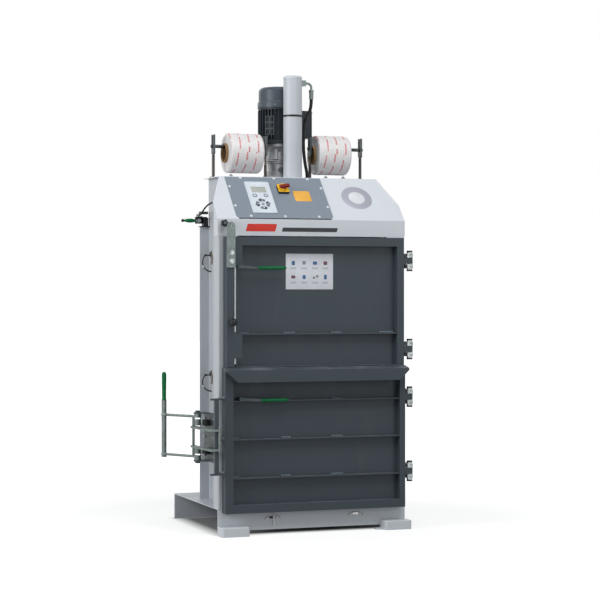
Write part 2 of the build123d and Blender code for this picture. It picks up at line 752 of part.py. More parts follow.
# Strap roll stands: on each side two posts with forked heads, open at the top for the spindle
roll_y = 445
spindle_z = 2301
spindle_radius = 10.5
spindle_gap = 0.3
fork_top = 2371
fork_bottom = 2252
fork_width = 44
fork_thickness = 12
post_radius = 6.5
post_inner = 145
post_outer = 478
post_foot = 24
roll_centre = 283
roll_length = 232
roll_radius = 121
roll_shoulder = 14
core_radius = 59
core_bore = 50
core_standout = 14
core_gap = 0.3
spindle_overhang = 16
for side, name in ((-1, "left"), (1, "right")):
    with BuildPart() as roll_stand:
        for post_x in (side * post_inner, side * post_outer):
            with BuildSketch(facing_right(post_x - fork_thickness / 2)) as fork:
                span(roll_y - fork_width / 2, roll_y + fork_width / 2, fork_bottom, fork_top)
                fillet(fork.vertices().group_by(Axis.Y)[0], 12)
                slot_half = spindle_radius + spindle_gap
                with Locations((roll_y, (spindle_z + fork_top + slot_half) / 2)):
                    Rectangle(2 * slot_half, fork_top - spindle_z + slot_half, mode=Mode.SUBTRACT)
                with Locations((roll_y, spindle_z)):
                    Circle(slot_half, mode=Mode.SUBTRACT)
            extrude(amount=fork_thickness)
            upright(post_x, roll_y, post_radius, (hood_top, fork_bottom + 1))
            upright(post_x, roll_y, post_foot, (hood_top, hood_top + 6))
    roll_stand.part.label = f"roll_stand_{name}"
    export_step(roll_stand.part, f"parts/roll_stand_{name}.step")

    spindle_ends = sides(side, post_inner - spindle_overhang, post_outer + spindle_overhang)
    with BuildPart() as spindle:
        crosswise(roll_y, spindle_z, spindle_radius, spindle_ends)
        chamfer(spindle.edges().filter_by(GeomType.CIRCLE), 1.5)
    spindle.part.label = f"spindle_{name}"
    export_step(spindle.part, f"parts/spindle_{name}.step")

    # The core hangs on the spindle, and the roll of strapping is wound on the core
    roll_z = spindle_z + spindle_radius + core_gap - core_bore
    core_reach = roll_length / 2 + core_standout
    core_ends = sides(side, roll_centre - core_reach, roll_centre + core_reach)
    with BuildPart() as roll_core:
        crosswise(roll_y, roll_z, core_radius, core_ends)
        crosswise(roll_y, roll_z, core_bore, core_ends, Mode.SUBTRACT)
    roll_core.part.label = f"roll_core_{name}"
    export_step(roll_core.part, f"parts/roll_core_{name}.step")

    roll_ends = sides(side, roll_centre - roll_length / 2, roll_centre + roll_length / 2)
    with BuildPart() as strap_roll:
        crosswise(roll_y, roll_z, roll_radius, roll_ends)
        fillet(strap_roll.edges().filter_by(GeomType.CIRCLE), roll_shoulder)
        crosswise(roll_y, roll_z, core_radius, roll_ends, Mode.SUBTRACT)
    strap_roll.part.label = f"strap_roll_{name}"
    export_step(strap_roll.part, f"parts/strap_roll_{name}.step")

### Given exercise
Reproduce the data, keeping every line exactly the same.

### Answer for the task
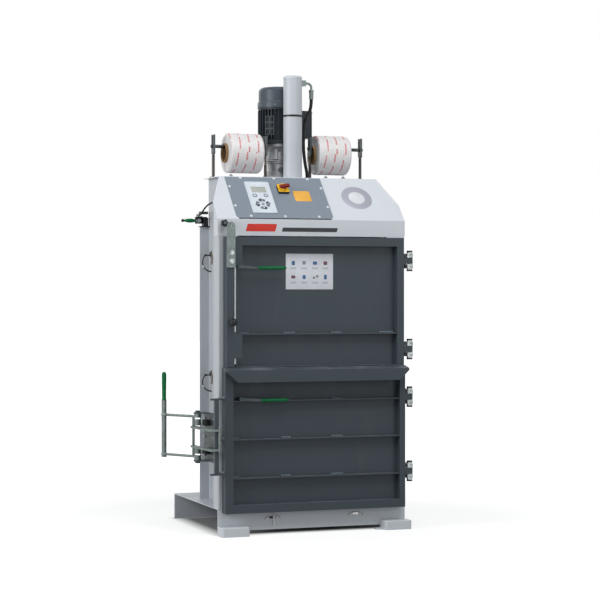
Write part 2 of the build123d and Blender code for this picture. It picks up at line 752 of part.py. More parts follow.
# Strap roll stands: on each side two posts with forked heads, open at the top for the spindle
roll_y = 445
spindle_z = 2301
spindle_radius = 10.5
spindle_gap = 0.3
fork_top = 2371
fork_bottom = 2252
fork_width = 44
fork_thickness = 12
post_radius = 6.5
post_inner = 145
post_outer = 478
post_foot = 24
roll_centre = 283
roll_length = 232
roll_radius = 121
roll_shoulder = 14
core_radius = 59
core_bore = 50
core_standout = 14
core_gap = 0.3
spindle_overhang = 16
for side, name in ((-1, "left"), (1, "right")):
    with BuildPart() as roll_stand:
        for post_x in (side * post_inner, side * post_outer):
            with BuildSketch(facing_right(post_x - fork_thickness / 2)) as fork:
                span(roll_y - fork_width / 2, roll_y + fork_width / 2, fork_bottom, fork_top)
                fillet(fork.vertices().group_by(Axis.Y)[0], 12)
                slot_half = spindle_radius + spindle_gap
                with Locations((roll_y, (spindle_z + fork_top + slot_half) / 2)):
                    Rectangle(2 * slot_half, fork_top - spindle_z + slot_half, mode=Mode.SUBTRACT)
                with Locations((roll_y, spindle_z)):
                    Circle(slot_half, mode=Mode.SUBTRACT)
            extrude(amount=fork_thickness)
            upright(post_x, roll_y, post_radius, (hood_top, fork_bottom + 1))
            upright(post_x, roll_y, post_foot, (hood_top, hood_top + 6))
    roll_stand.part.label = f"roll_stand_{name}"
    export_step(roll_stand.part, f"parts/roll_stand_{name}.step")

    spindle_ends = sides(side, post_inner - spindle_overhang, post_outer + spindle_overhang)
    with BuildPart() as spindle:
        crosswise(roll_y, spindle_z, spindle_radius, spindle_ends)
        chamfer(spindle.edges().filter_by(GeomType.CIRCLE), 1.5)
    spindle.part.label = f"spindle_{name}"
    export_step(spindle.part, f"parts/spindle_{name}.step")

    # The core hangs on the spindle, and the roll of strapping is wound on the core
    roll_z = spindle_z + spindle_radius + core_gap - core_bore
    core_reach = roll_length / 2 + core_standout
    core_ends = sides(side, roll_centre - core_reach, roll_centre + core_reach)
    with BuildPart() as roll_core:
        crosswise(roll_y, roll_z, core_radius, core_ends)
        crosswise(roll_y, roll_z, core_bore, core_ends, Mode.SUBTRACT)
    roll_core.part.label = f"roll_core_{name}"
    export_step(roll_core.part, f"parts/roll_core_{name}.step")

    roll_ends = sides(side, roll_centre - roll_length / 2, roll_centre + roll_length / 2)
    with BuildPart() as strap_roll:
        crosswise(roll_y, roll_z, roll_radius, roll_ends)
        fillet(strap_roll.edges().filter_by(GeomType.CIRCLE), roll_shoulder)
        crosswise(roll_y, roll_z, core_radius, roll_ends, Mode.SUBTRACT)
    strap_roll.part.label = f"strap_roll_{name}"
    export_step(strap_roll.part, f"parts/strap_roll_{name}.step")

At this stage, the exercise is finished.